Through a Consensual Sale process, which many of our clients were unaware of but have now been through, you sell the property for its true market value and remit the funds to the bank to help mitigate the foreseeable debt shortfall. This avoids the anxiety, cost and stress associated with court action through repossession proceedings.

The fact remains that the court system in NI has a Pre-Action Protocol outlining the steps both a bank and borrower must explore before a matter should be brought before the court.

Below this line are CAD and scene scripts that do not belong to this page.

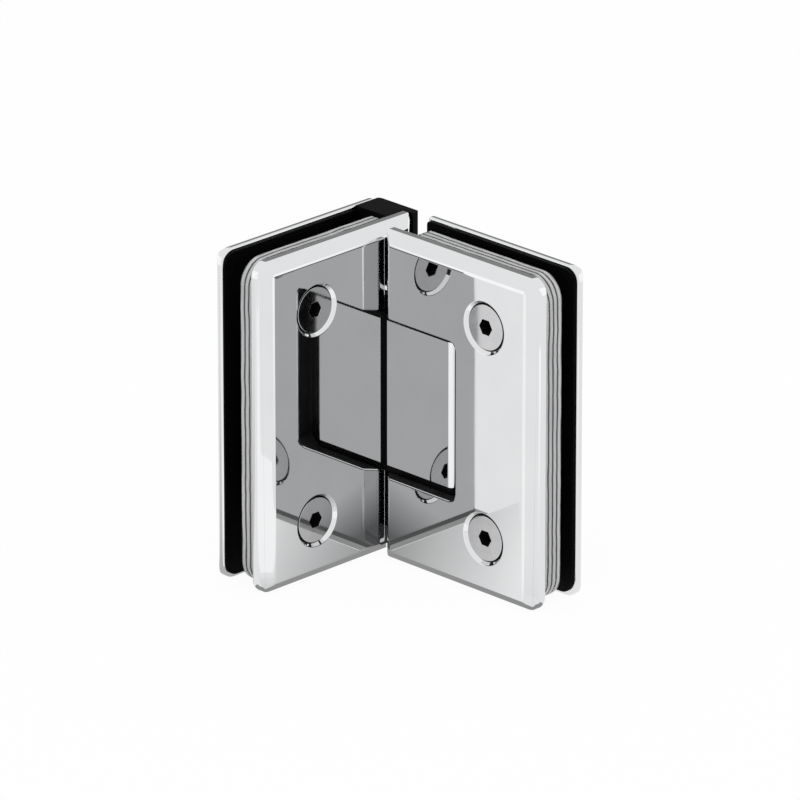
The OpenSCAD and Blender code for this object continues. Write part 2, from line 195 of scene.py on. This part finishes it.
# Studio cards
# Glowing cards that only the mirror surfaces find: painted reflections, which light nothing and
# cast no shadow. Some lie on the floor before and under the hinge and paint shade there, walls
# stand at both sides, one hangs high behind for its top faces, and dark ones paint the reflection
# of an unlit room behind the camera. Places are counted from where the inner faces of the plates
# meet.
corner_inset = 20.6 * MM
corner = Vector((cad_low.x + corner_inset, cad_high.y - corner_inset, 0))
forward = Vector((math.sin(azimuth), -math.cos(azimuth), 0))
sideways = Vector((math.cos(azimuth), math.sin(azimuth), 0))


def ramp_along(tree, directions, start, length, low, high):
    """A value that grows from low to high with the greatest distance along the directions."""
    place = tree.nodes.new("ShaderNodeTexCoord")
    greatest = None
    for direction in directions:
        along = tree.nodes.new("ShaderNodeVectorMath")
        along.operation = "DOT_PRODUCT"
        along.inputs[1].default_value = direction
        tree.links.new(place.outputs["Object"], along.inputs[0])
        offset = corner.dot(Vector(direction)) + start
        distance_along = maths(tree, "SUBTRACT", along.outputs["Value"], offset)
        if greatest is None:
            greatest = distance_along
        else:
            greatest = maths(tree, "MAXIMUM", greatest, distance_along)
    ramp = tree.nodes.new("ShaderNodeMapRange")
    ramp.inputs["From Max"].default_value = length
    ramp.inputs["To Min"].default_value = low
    ramp.inputs["To Max"].default_value = high
    tree.links.new(greatest, ramp.inputs["Value"])
    return ramp.outputs["Result"]


def studio_card(name, corners, strength, after_two=False):
    """A glowing card without a shadow, a painted reflection that shows only in mirrors, or only in
    mirrors of mirrors.
    """
    data = bpy.data.meshes.new(name)
    data.from_pydata([tuple(point) for point in corners], [], [tuple(range(len(corners)))])
    material, tree, output = node_material(name)
    glow = tree.nodes.new("ShaderNodeEmission")
    if callable(strength):
        tree.links.new(strength(tree), glow.inputs["Strength"])
    else:
        glow.inputs["Strength"].default_value = strength
    shown = glow.outputs[0]
    if after_two:
        path = tree.nodes.new("ShaderNodeLightPath")
        twice = maths(tree, "GREATER_THAN", path.outputs["Glossy Depth"], 1.5)
        unseen = tree.nodes.new("ShaderNodeBsdfTransparent")
        blend = tree.nodes.new("ShaderNodeMixShader")
        tree.links.new(twice, blend.inputs[0])
        tree.links.new(unseen.outputs[0], blend.inputs[1])
        tree.links.new(shown, blend.inputs[2])
        shown = blend.outputs[0]
    tree.links.new(shown, output.inputs["Surface"])
    data.materials.append(material)
    card = bpy.data.objects.new(name, data)
    bpy.context.scene.collection.objects.link(card)
    card.visible_camera = False
    card.visible_diffuse = False
    card.visible_transmission = False
    card.visible_shadow = False
    card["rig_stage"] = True
    return card


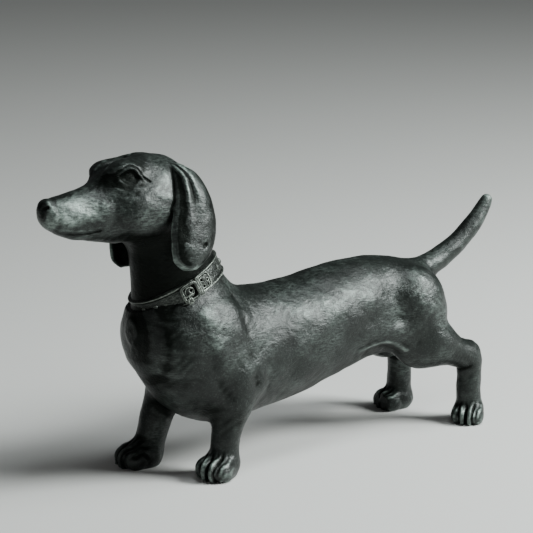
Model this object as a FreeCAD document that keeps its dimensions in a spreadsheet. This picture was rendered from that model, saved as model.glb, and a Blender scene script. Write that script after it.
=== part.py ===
"""Dachshund figurine, slip-cast in separate moulds and luted together, as a parametric FreeCAD document.

The dog stands on four paws, head towards -X, its left side towards -Y, +Z up.  The origin is the
centre of its footprint box on the ground.  All lengths are millimetres and all angles degrees.
"""
import FreeCAD, Part
import Sketcher
import os

DOC = FreeCAD.newDocument("dachshund_figurine")
SHEET = DOC.addObject("Spreadsheet::Sheet", "sizes")
PARTS_FOLDER = "parts"
SIDES = (("left", -1), ("right", 1))
VOLUME_DRIFT = 0.005


# ---------------------------------------------------------------- driving dimensions

def size(alias, value):
    """Writes one driving dimension to the sheet and returns the text that expressions use for it."""
    size.row += 1
    SHEET.set(f"A{size.row}", alias)
    SHEET.set(f"B{size.row}", str(value))
    SHEET.setAlias(f"B{size.row}", alias)
    return f"sizes.{alias}"


size.row = 0

WALL = size("wall_thickness", 4.5)
GROUND_SIDE = size("ground_box_side", 400)
VENT_RADIUS = size("vent_radius", 1.7)
VENT_X = size("vent_x", 28)
VENT_LENGTH = size("vent_length", 25)
VENT_START = size("vent_start_height", 20)

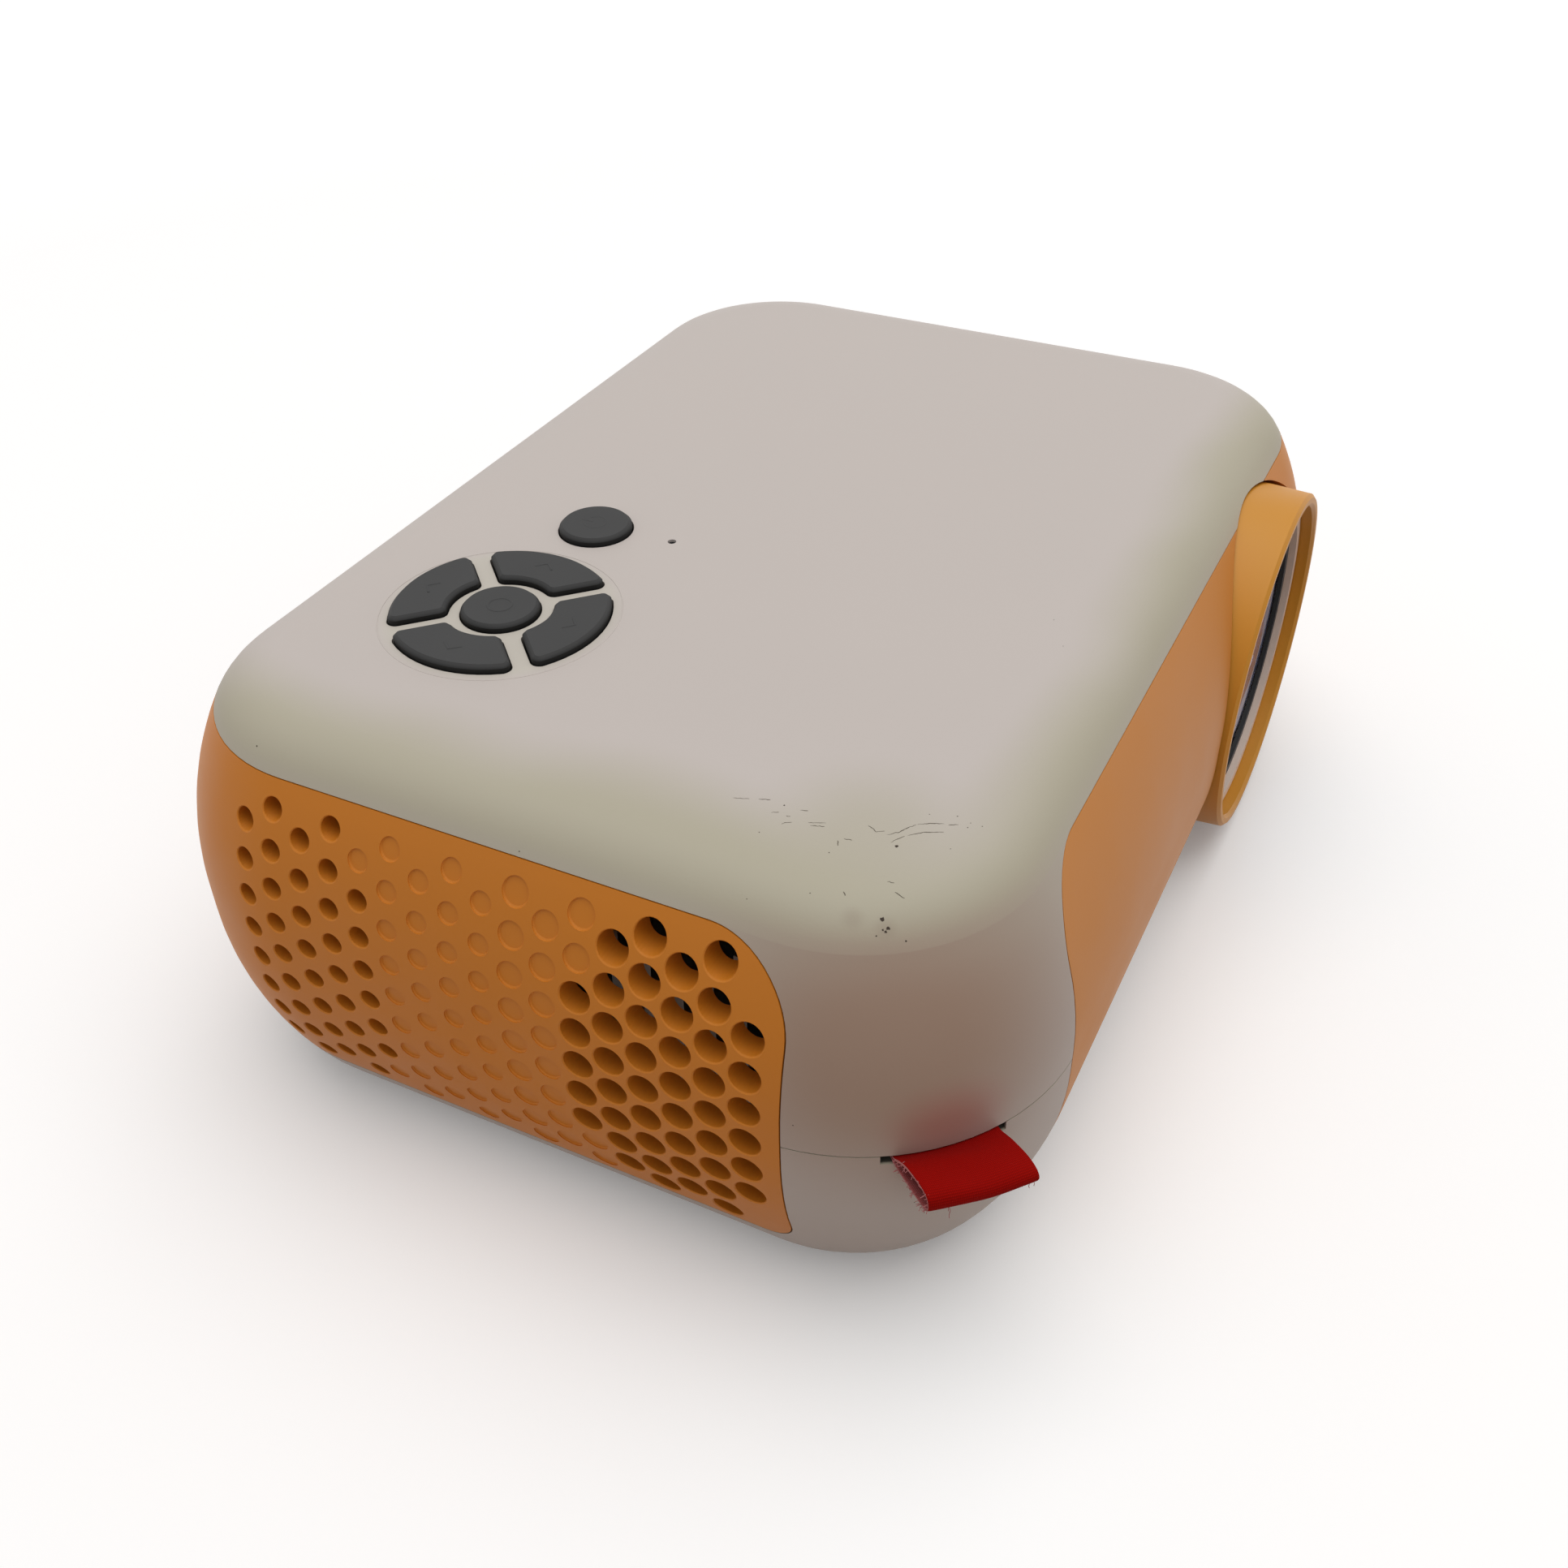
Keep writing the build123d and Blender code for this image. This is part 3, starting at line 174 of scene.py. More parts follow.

It is imperative that a borrower holds a bank to account who does not adhere to same.

The Housing Repossession Taskforce estimates that repossessed properties sold between 2008 and 2013 only achieved 42% of the "true market value". The report accordingly raises concerns about banks selling repossessed houses at auctions as prices achieved at auctions are generally lower than a private sale. 

When this happens, this leaves the borrower with a bigger debt shortfall, so it is in the best interest of both parties to work together by coming to an amicable agreement and agree a mediated settlement. Debt, at the end of the day, is an affordability issue, so whether the debt shortfall is £50k, £100k, £150k+, the borrower will only have a finite debt affordability, so it is always best to try and reduce the amount that will be owed.